TASK REQUIREMENTS
Extract all of the data and reproduce it precisely.
================
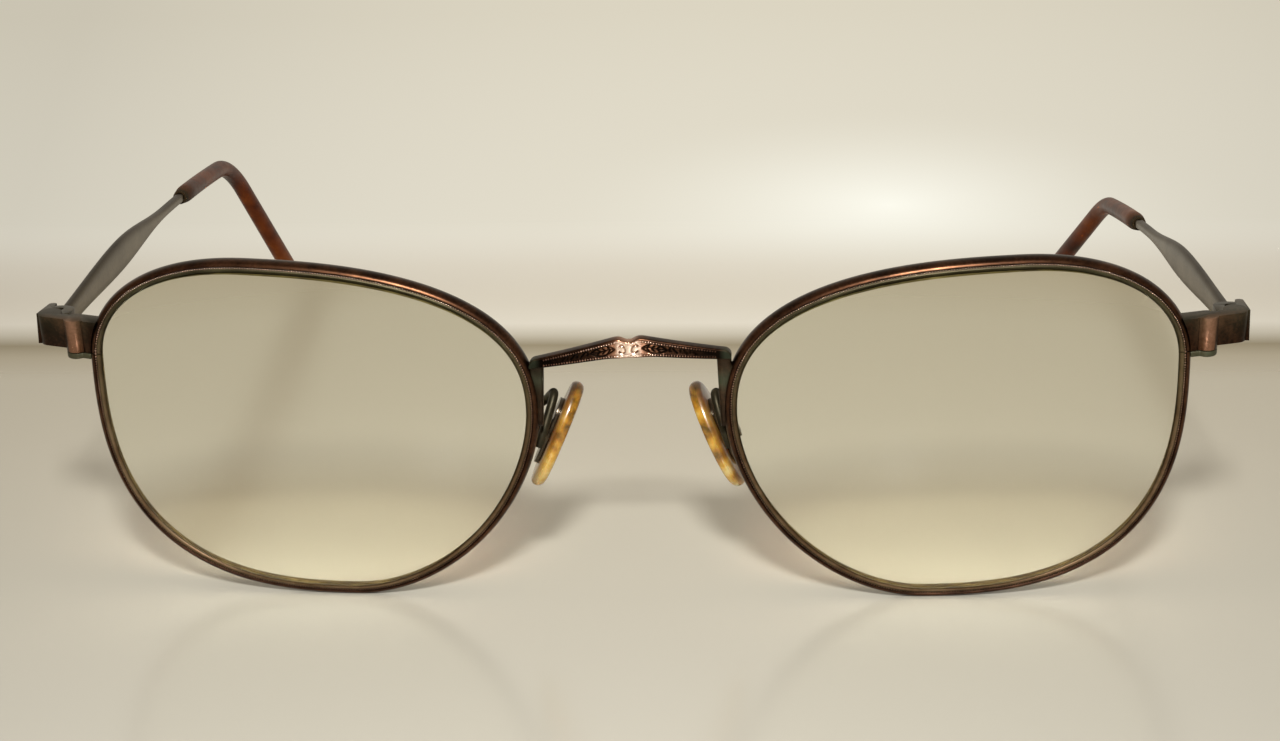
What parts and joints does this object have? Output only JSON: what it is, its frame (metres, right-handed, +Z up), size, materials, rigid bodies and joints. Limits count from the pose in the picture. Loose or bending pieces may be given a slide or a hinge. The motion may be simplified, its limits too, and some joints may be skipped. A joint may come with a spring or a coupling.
{
  "type": "full-rim wire eyeglasses",
  "caption": "Antique copper wire eyeglasses with an engraved bridge, clear plus lenses, amber nose pads and folding temples with tortoise tips.",
  "frame": {"origin": "on the table under the middle of the object, halfway between front and back", "axes": "+X to the right seen from the front, the front looks along -Y, +Z up"},
  "size_m": [0.1364, 0.14, 0.0401],
  "materials": {
    "frame_metal": "antiqued copper plate, worn and polished on the edges",
    "temple_metal": "antiqued plate worn to a grey brown",
    "fittings_steel": "darkened, satin",
    "lens_glass": "clear with a faint yellow tint",
    "tip_plastic": "polished tortoise acetate",
    "pad_plastic": "aged amber, polished"
  },
  "bodies": {
    "front": {"bridge": "frame_metal", "left_rim": "frame_metal", "left_lens": "lens_glass", "left_endpiece": "frame_metal", "left_closing_block": "frame_metal", "left_rim_screw": "fittings_steel", "left_hinge_screw": "fittings_steel", "left_pad_arm": "frame_metal", "left_pad_box": "fittings_steel", "left_pad_screw": "fittings_steel", "right_rim": "frame_metal", "right_lens": "lens_glass", "right_endpiece": "frame_metal", "right_closing_block": "frame_metal", "right_rim_screw": "fittings_steel", "right_hinge_screw": "fittings_steel", "right_pad_arm": "frame_metal", "right_pad_box": "fittings_steel", "right_pad_screw": "fittings_steel"},
    "left_temple_arm": {"left_hinge_eye": "temple_metal", "left_temple": "temple_metal", "left_temple_tip": "tip_plastic"},
    "left_pad": {"left_pad_plate": "fittings_steel", "left_nose_pad": "pad_plastic"},
    "right_temple_arm": {"right_hinge_eye": "temple_metal", "right_temple": "temple_metal", "right_temple_tip": "tip_plastic"},
    "right_pad": {"right_pad_plate": "fittings_steel", "right_nose_pad": "pad_plastic"}
  },
  "joints": [
    {"name": "left_temple_hinge", "type": "hinge", "parent": "front", "child": "left_temple_arm", "pos_m": [-0.06361, -0.05966, 0.03094], "axis": [0, 0, -1], "range_deg": [0, 82]},
    {"name": "left_pad_rock", "type": "hinge", "parent": "front", "child": "left_pad", "pos_m": [-0.00977, -0.05918, 0.01887], "axis": [-0.0698, 0.9976, 0], "range_deg": [-10, 10]},
    {"name": "right_temple_hinge", "type": "hinge", "parent": "front", "child": "right_temple_arm", "pos_m": [0.06644, -0.05966, 0.03094], "axis": [0, 0, 1], "range_deg": [0, 82]},
    {"name": "right_pad_rock", "type": "hinge", "parent": "front", "child": "right_pad", "pos_m": [0.0126, -0.05918, 0.01887], "axis": [0.0698, 0.9976, 0], "range_deg": [-10, 10]}
  ]
}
================
ANSWER BELOW
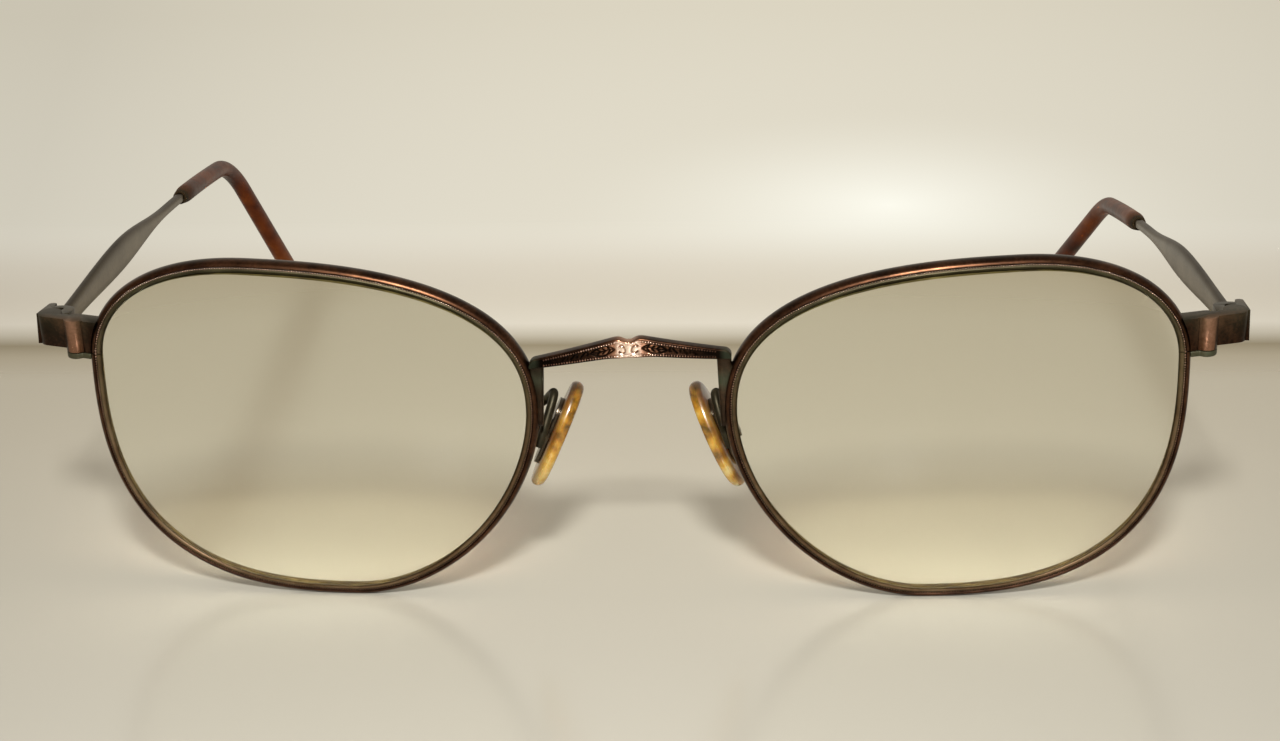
What parts and joints does this object have? Output only JSON: what it is, its frame (metres, right-handed, +Z up), size, materials, rigid bodies and joints. Limits count from the pose in the picture. Loose or bending pieces may be given a slide or a hinge. The motion may be simplified, its limits too, and some joints may be skipped. A joint may come with a spring or a coupling.
{
  "type": "full-rim wire eyeglasses",
  "caption": "Antique copper wire eyeglasses with an engraved bridge, clear plus lenses, amber nose pads and folding temples with tortoise tips.",
  "frame": {"origin": "on the table under the middle of the object, halfway between front and back", "axes": "+X to the right seen from the front, the front looks along -Y, +Z up"},
  "size_m": [0.1364, 0.14, 0.0401],
  "materials": {
    "frame_metal": "antiqued copper plate, worn and polished on the edges",
    "temple_metal": "antiqued plate worn to a grey brown",
    "fittings_steel": "darkened, satin",
    "lens_glass": "clear with a faint yellow tint",
    "tip_plastic": "polished tortoise acetate",
    "pad_plastic": "aged amber, polished"
  },
  "bodies": {
    "front": {"bridge": "frame_metal", "left_rim": "frame_metal", "left_lens": "lens_glass", "left_endpiece": "frame_metal", "left_closing_block": "frame_metal", "left_rim_screw": "fittings_steel", "left_hinge_screw": "fittings_steel", "left_pad_arm": "frame_metal", "left_pad_box": "fittings_steel", "left_pad_screw": "fittings_steel", "right_rim": "frame_metal", "right_lens": "lens_glass", "right_endpiece": "frame_metal", "right_closing_block": "frame_metal", "right_rim_screw": "fittings_steel", "right_hinge_screw": "fittings_steel", "right_pad_arm": "frame_metal", "right_pad_box": "fittings_steel", "right_pad_screw": "fittings_steel"},
    "left_temple_arm": {"left_hinge_eye": "temple_metal", "left_temple": "temple_metal", "left_temple_tip": "tip_plastic"},
    "left_pad": {"left_pad_plate": "fittings_steel", "left_nose_pad": "pad_plastic"},
    "right_temple_arm": {"right_hinge_eye": "temple_metal", "right_temple": "temple_metal", "right_temple_tip": "tip_plastic"},
    "right_pad": {"right_pad_plate": "fittings_steel", "right_nose_pad": "pad_plastic"}
  },
  "joints": [
    {"name": "left_temple_hinge", "type": "hinge", "parent": "front", "child": "left_temple_arm", "pos_m": [-0.06361, -0.05966, 0.03094], "axis": [0, 0, -1], "range_deg": [0, 82]},
    {"name": "left_pad_rock", "type": "hinge", "parent": "front", "child": "left_pad", "pos_m": [-0.00977, -0.05918, 0.01887], "axis": [-0.0698, 0.9976, 0], "range_deg": [-10, 10]},
    {"name": "right_temple_hinge", "type": "hinge", "parent": "front", "child": "right_temple_arm", "pos_m": [0.06644, -0.05966, 0.03094], "axis": [0, 0, 1], "range_deg": [0, 82]},
    {"name": "right_pad_rock", "type": "hinge", "parent": "front", "child": "right_pad", "pos_m": [0.0126, -0.05918, 0.01887], "axis": [0.0698, 0.9976, 0], "range_deg": [-10, 10]}
  ]
}